**Directions:** Your task is to reproduce the material exactly.

**Supplied entries:**
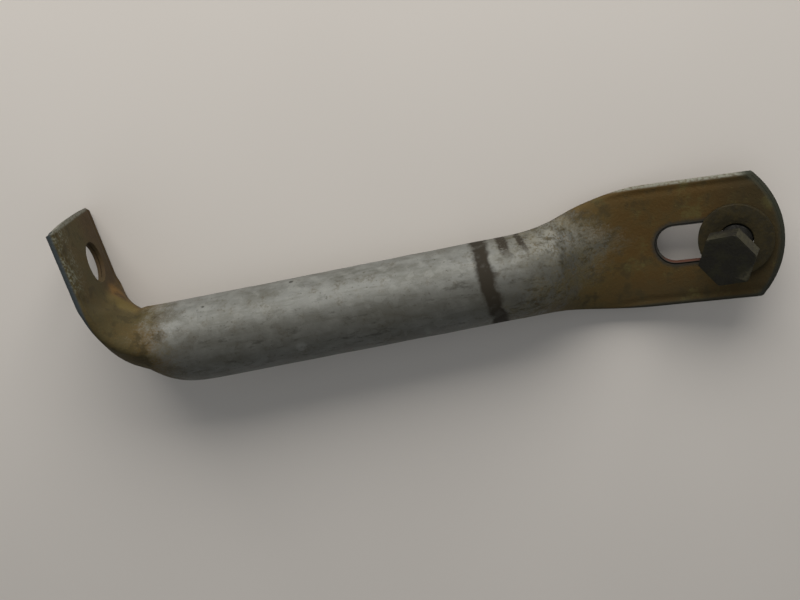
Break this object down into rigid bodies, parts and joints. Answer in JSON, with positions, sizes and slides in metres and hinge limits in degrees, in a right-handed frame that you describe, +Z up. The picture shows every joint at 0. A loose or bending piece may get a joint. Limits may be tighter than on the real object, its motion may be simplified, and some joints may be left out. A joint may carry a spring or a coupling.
{
  "type": "tubular steel stay",
  "caption": "Bent steel tube stay with both ends pressed flat: a drilled flange, and a slotted tab holding a loose hex bolt and flat washer.",
  "frame": {"origin": "middle of the footprint, on the surface the stay lies on", "axes": "+X along the tube from the flange to the slotted tab, +Y the way the flange stands up from the tube's line, +Z up off the surface"},
  "size_m": [0.2086, 0.0638, 0.0385],
  "materials": {
    "galvanised_tube": "weathered zinc, rusted on the pressed ends",
    "rusty_washer": "rusted zinc plate",
    "rusty_bolt": "dark rust over zinc plate"
  },
  "bodies": {
    "brace": {"brace_tube": "galvanised_tube"},
    "washer": {"flat_washer": "rusty_washer"},
    "bolt": {"hex_bolt": "rusty_bolt"}
  },
  "joints": [
    {"name": "washer_slot_slide", "type": "slide", "parent": "brace", "child": "washer", "axis": [0.969, 0, 0.2472], "range_m": [-0.0162, 0]},
    {"name": "bolt_drop_lift", "type": "slide", "parent": "washer", "child": "bolt", "axis": [-0.4022, -0.086, 0.9115], "range_m": [-0.0075, 0.011]}
  ]
}
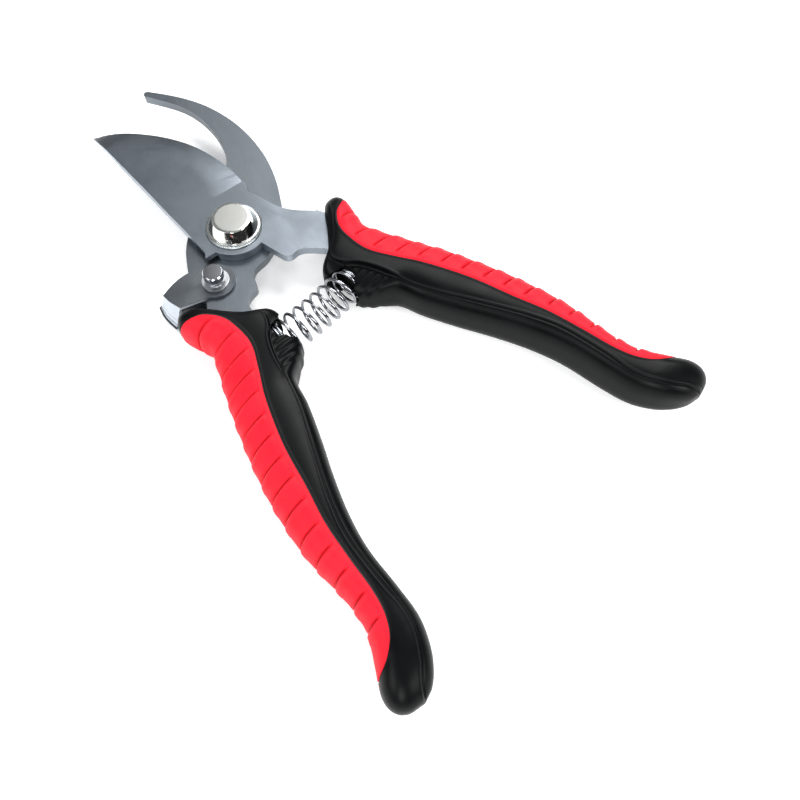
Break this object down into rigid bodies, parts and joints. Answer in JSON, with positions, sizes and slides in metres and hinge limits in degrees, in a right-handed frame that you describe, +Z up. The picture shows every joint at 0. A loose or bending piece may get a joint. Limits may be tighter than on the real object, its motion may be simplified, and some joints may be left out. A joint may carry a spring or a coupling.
{
  "type": "pruning shears",
  "caption": "Bypass pruning shears with a hooked counter blade, a sprung pivot, a folded thumb catch and ribbed two-colour grips.",
  "frame": {"origin": "on the pivot's axis, in the plane that the lying shears rest on, at the back end of the pivot bolt", "axes": "+Y from the handles to the blades, +Z up through the pivot's head, and X across the shears, with the cutting blade's handle on +X"},
  "size_m": [0.1208, 0.2003, 0.017],
  "materials": {
    "blade_steel": "satin ground stamped steel",
    "counter_steel": "satin stamped steel",
    "catch_steel": "satin folded sheet steel",
    "bright_plate": "polished edge, satin top",
    "pin_plate": "polished",
    "zinc_steel": "zinc-plated steel",
    "spring_wire": "bright drawn wire",
    "black_plastic": "satin moulded plastic",
    "red_rubber": "matte ribbed soft-touch rubber"
  },
  "bodies": {
    "lower_handle": {"counter_blade": "counter_steel", "pivot_bolt": "bright_plate", "pivot_top_washer": "bright_plate", "pivot_back_washer": "zinc_steel", "pivot_nut": "zinc_steel", "catch_pin": "pin_plate", "catch_pin_washer": "zinc_steel", "catch_spacer": "zinc_steel", "catch_pin_ring": "zinc_steel", "spring": "spring_wire", "lower_grip_body": "black_plastic", "lower_grip_inlay": "red_rubber"},
    "upper_handle": {"cutting_blade": "blade_steel", "upper_grip_body": "black_plastic", "upper_grip_inlay": "red_rubber"},
    "thumb_catch": {"catch": "catch_steel"}
  },
  "joints": [
    {"name": "blade_pivot", "type": "hinge", "parent": "lower_handle", "child": "upper_handle", "pos_m": [0, 0, 0.0085], "axis": [0, 0, -1], "range_deg": [0, 24], "stiffness_Nm_per_rad": 0.6, "springref_deg": -14.32, "deforming": ["spring"]},
    {"name": "catch_pivot", "type": "hinge", "parent": "lower_handle", "child": "thumb_catch", "pos_m": [-0.0157, -0.0099, 0.0085], "axis": [0, 0, -1], "range_deg": [0, 60]}
  ]
}
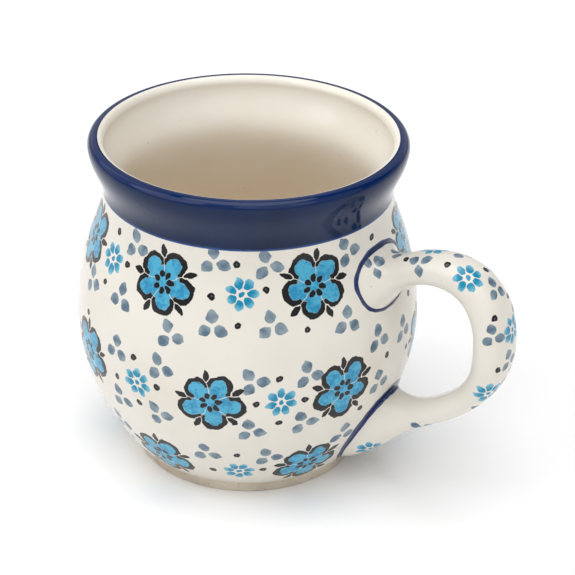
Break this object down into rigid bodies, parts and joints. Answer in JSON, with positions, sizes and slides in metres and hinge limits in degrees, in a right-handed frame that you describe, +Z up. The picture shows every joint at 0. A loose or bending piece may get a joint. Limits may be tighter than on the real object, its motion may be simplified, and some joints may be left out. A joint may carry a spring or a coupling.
{
  "type": "stoneware mug",
  "caption": "Round-bellied stoneware mug with a flared cobalt rim band, stamped blue flowers and an applied loop handle.",
  "frame": {"origin": "centre of the foot ring's resting plane, on the pot's own axis", "axes": "+Z up along the pot's axis, +X from the axis towards the handle"},
  "size_m": [0.1223, 0.0902, 0.09],
  "materials": {
    "bare_stoneware": "matt unglazed fired clay",
    "clear_glaze": "glossy clear glaze over ivory clay with stamped blue decoration",
    "liner": "glossy clear glaze over ivory clay",
    "cobalt_glaze": "glossy deep cobalt",
    "cobalt_line": "brushed cobalt under clear glaze",
    "slip": "fired joining slip"
  },
  "bodies": {
    "root": {"body": "bare_stoneware", "outer_glaze": "clear_glaze", "rim_band": "cobalt_glaze", "liner_glaze": "liner", "base_glaze": "liner", "handle_core": "bare_stoneware", "handle_glaze": "clear_glaze", "upper_slip_joint": "slip", "lower_slip_joint": "slip", "upper_joint_line": "cobalt_line", "lower_joint_line": "cobalt_line"}
  },
  "joints": []
}
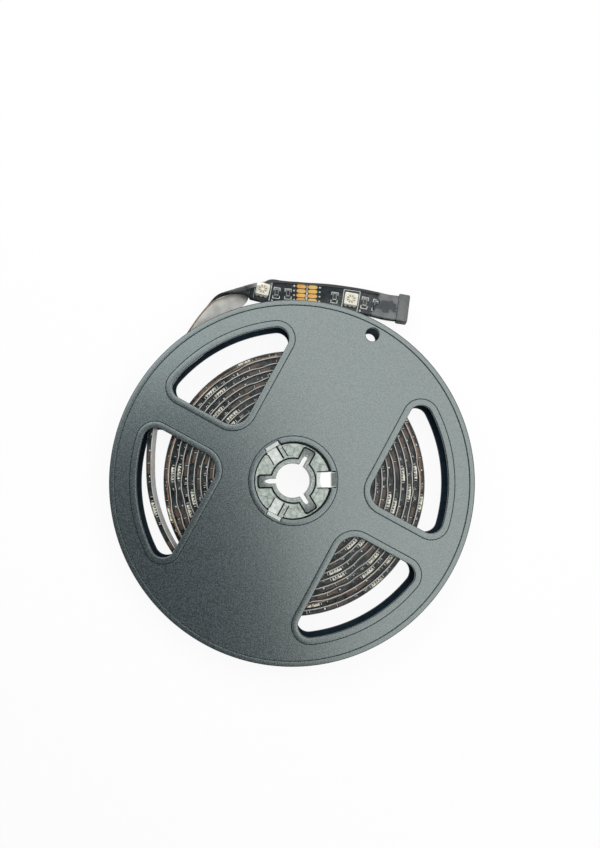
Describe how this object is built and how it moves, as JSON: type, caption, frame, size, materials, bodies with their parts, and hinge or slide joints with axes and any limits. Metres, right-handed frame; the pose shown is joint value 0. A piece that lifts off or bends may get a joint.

**Solution to this task:**
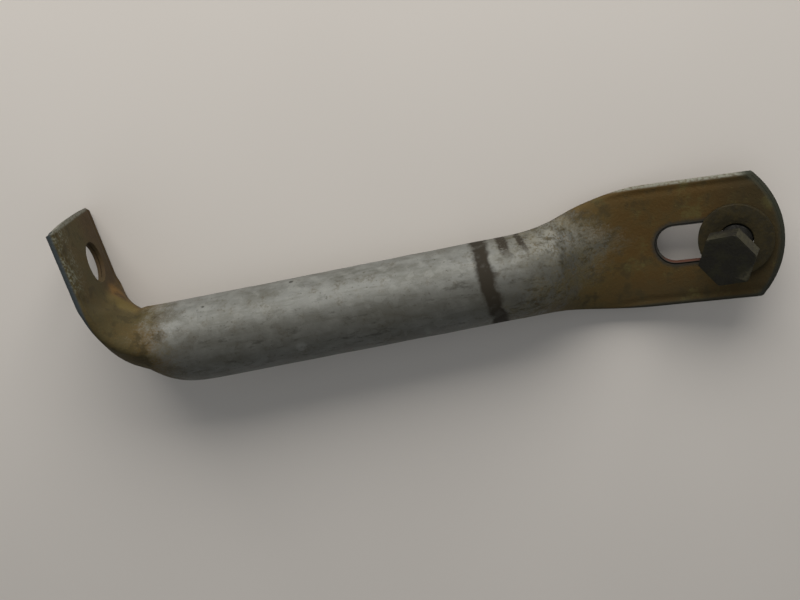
Break this object down into rigid bodies, parts and joints. Answer in JSON, with positions, sizes and slides in metres and hinge limits in degrees, in a right-handed frame that you describe, +Z up. The picture shows every joint at 0. A loose or bending piece may get a joint. Limits may be tighter than on the real object, its motion may be simplified, and some joints may be left out. A joint may carry a spring or a coupling.
{
  "type": "tubular steel stay",
  "caption": "Bent steel tube stay with both ends pressed flat: a drilled flange, and a slotted tab holding a loose hex bolt and flat washer.",
  "frame": {"origin": "middle of the footprint, on the surface the stay lies on", "axes": "+X along the tube from the flange to the slotted tab, +Y the way the flange stands up from the tube's line, +Z up off the surface"},
  "size_m": [0.2086, 0.0638, 0.0385],
  "materials": {
    "galvanised_tube": "weathered zinc, rusted on the pressed ends",
    "rusty_washer": "rusted zinc plate",
    "rusty_bolt": "dark rust over zinc plate"
  },
  "bodies": {
    "brace": {"brace_tube": "galvanised_tube"},
    "washer": {"flat_washer": "rusty_washer"},
    "bolt": {"hex_bolt": "rusty_bolt"}
  },
  "joints": [
    {"name": "washer_slot_slide", "type": "slide", "parent": "brace", "child": "washer", "axis": [0.969, 0, 0.2472], "range_m": [-0.0162, 0]},
    {"name": "bolt_drop_lift", "type": "slide", "parent": "washer", "child": "bolt", "axis": [-0.4022, -0.086, 0.9115], "range_m": [-0.0075, 0.011]}
  ]
}
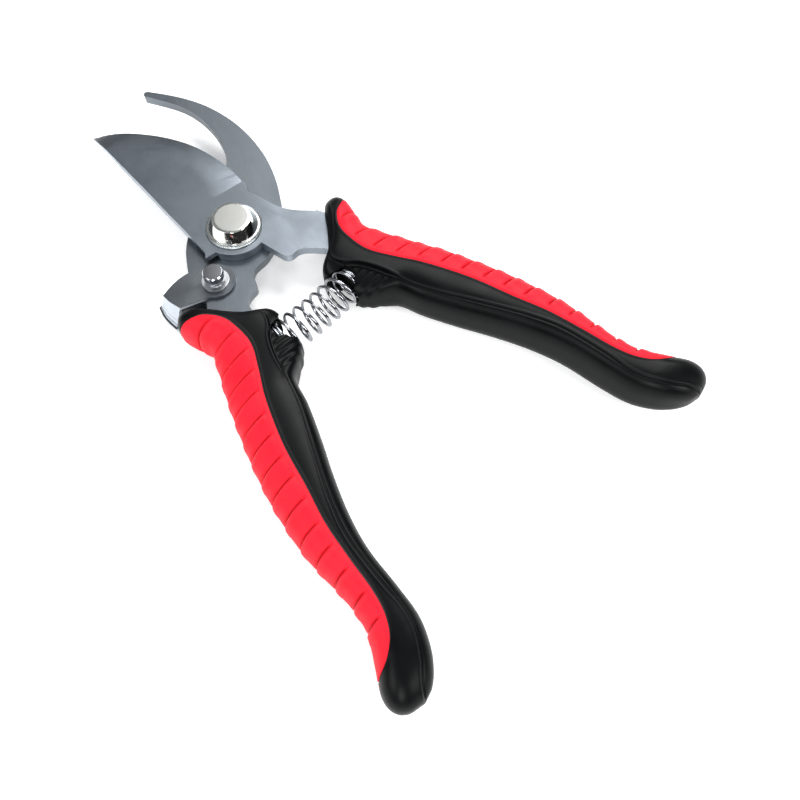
Break this object down into rigid bodies, parts and joints. Answer in JSON, with positions, sizes and slides in metres and hinge limits in degrees, in a right-handed frame that you describe, +Z up. The picture shows every joint at 0. A loose or bending piece may get a joint. Limits may be tighter than on the real object, its motion may be simplified, and some joints may be left out. A joint may carry a spring or a coupling.
{
  "type": "pruning shears",
  "caption": "Bypass pruning shears with a hooked counter blade, a sprung pivot, a folded thumb catch and ribbed two-colour grips.",
  "frame": {"origin": "on the pivot's axis, in the plane that the lying shears rest on, at the back end of the pivot bolt", "axes": "+Y from the handles to the blades, +Z up through the pivot's head, and X across the shears, with the cutting blade's handle on +X"},
  "size_m": [0.1208, 0.2003, 0.017],
  "materials": {
    "blade_steel": "satin ground stamped steel",
    "counter_steel": "satin stamped steel",
    "catch_steel": "satin folded sheet steel",
    "bright_plate": "polished edge, satin top",
    "pin_plate": "polished",
    "zinc_steel": "zinc-plated steel",
    "spring_wire": "bright drawn wire",
    "black_plastic": "satin moulded plastic",
    "red_rubber": "matte ribbed soft-touch rubber"
  },
  "bodies": {
    "lower_handle": {"counter_blade": "counter_steel", "pivot_bolt": "bright_plate", "pivot_top_washer": "bright_plate", "pivot_back_washer": "zinc_steel", "pivot_nut": "zinc_steel", "catch_pin": "pin_plate", "catch_pin_washer": "zinc_steel", "catch_spacer": "zinc_steel", "catch_pin_ring": "zinc_steel", "spring": "spring_wire", "lower_grip_body": "black_plastic", "lower_grip_inlay": "red_rubber"},
    "upper_handle": {"cutting_blade": "blade_steel", "upper_grip_body": "black_plastic", "upper_grip_inlay": "red_rubber"},
    "thumb_catch": {"catch": "catch_steel"}
  },
  "joints": [
    {"name": "blade_pivot", "type": "hinge", "parent": "lower_handle", "child": "upper_handle", "pos_m": [0, 0, 0.0085], "axis": [0, 0, -1], "range_deg": [0, 24], "stiffness_Nm_per_rad": 0.6, "springref_deg": -14.32, "deforming": ["spring"]},
    {"name": "catch_pivot", "type": "hinge", "parent": "lower_handle", "child": "thumb_catch", "pos_m": [-0.0157, -0.0099, 0.0085], "axis": [0, 0, -1], "range_deg": [0, 60]}
  ]
}
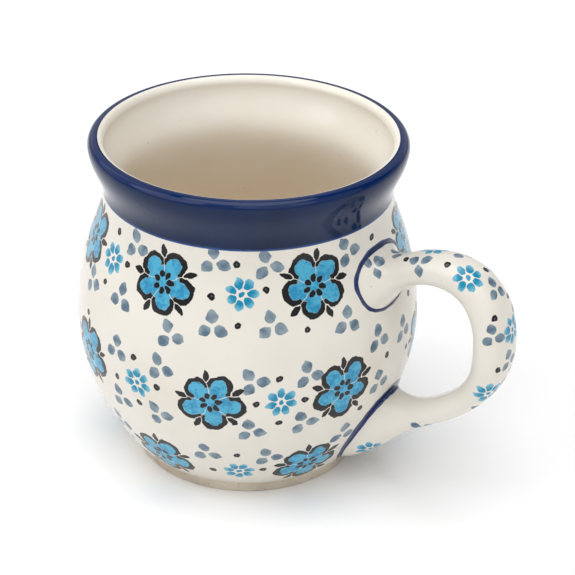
Break this object down into rigid bodies, parts and joints. Answer in JSON, with positions, sizes and slides in metres and hinge limits in degrees, in a right-handed frame that you describe, +Z up. The picture shows every joint at 0. A loose or bending piece may get a joint. Limits may be tighter than on the real object, its motion may be simplified, and some joints may be left out. A joint may carry a spring or a coupling.
{
  "type": "stoneware mug",
  "caption": "Round-bellied stoneware mug with a flared cobalt rim band, stamped blue flowers and an applied loop handle.",
  "frame": {"origin": "centre of the foot ring's resting plane, on the pot's own axis", "axes": "+Z up along the pot's axis, +X from the axis towards the handle"},
  "size_m": [0.1223, 0.0902, 0.09],
  "materials": {
    "bare_stoneware": "matt unglazed fired clay",
    "clear_glaze": "glossy clear glaze over ivory clay with stamped blue decoration",
    "liner": "glossy clear glaze over ivory clay",
    "cobalt_glaze": "glossy deep cobalt",
    "cobalt_line": "brushed cobalt under clear glaze",
    "slip": "fired joining slip"
  },
  "bodies": {
    "root": {"body": "bare_stoneware", "outer_glaze": "clear_glaze", "rim_band": "cobalt_glaze", "liner_glaze": "liner", "base_glaze": "liner", "handle_core": "bare_stoneware", "handle_glaze": "clear_glaze", "upper_slip_joint": "slip", "lower_slip_joint": "slip", "upper_joint_line": "cobalt_line", "lower_joint_line": "cobalt_line"}
  },
  "joints": []
}
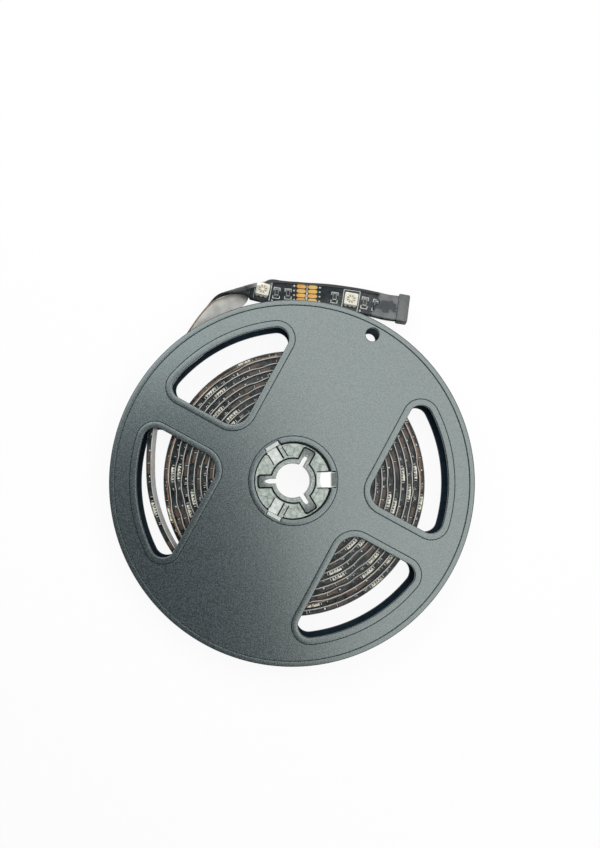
Describe how this object is built and how it moves, as JSON: type, caption, frame, size, materials, bodies with their parts, and hinge or slide joints with axes and any limits. Metres, right-handed frame; the pose shown is joint value 0. A piece that lifts off or bends may get a joint.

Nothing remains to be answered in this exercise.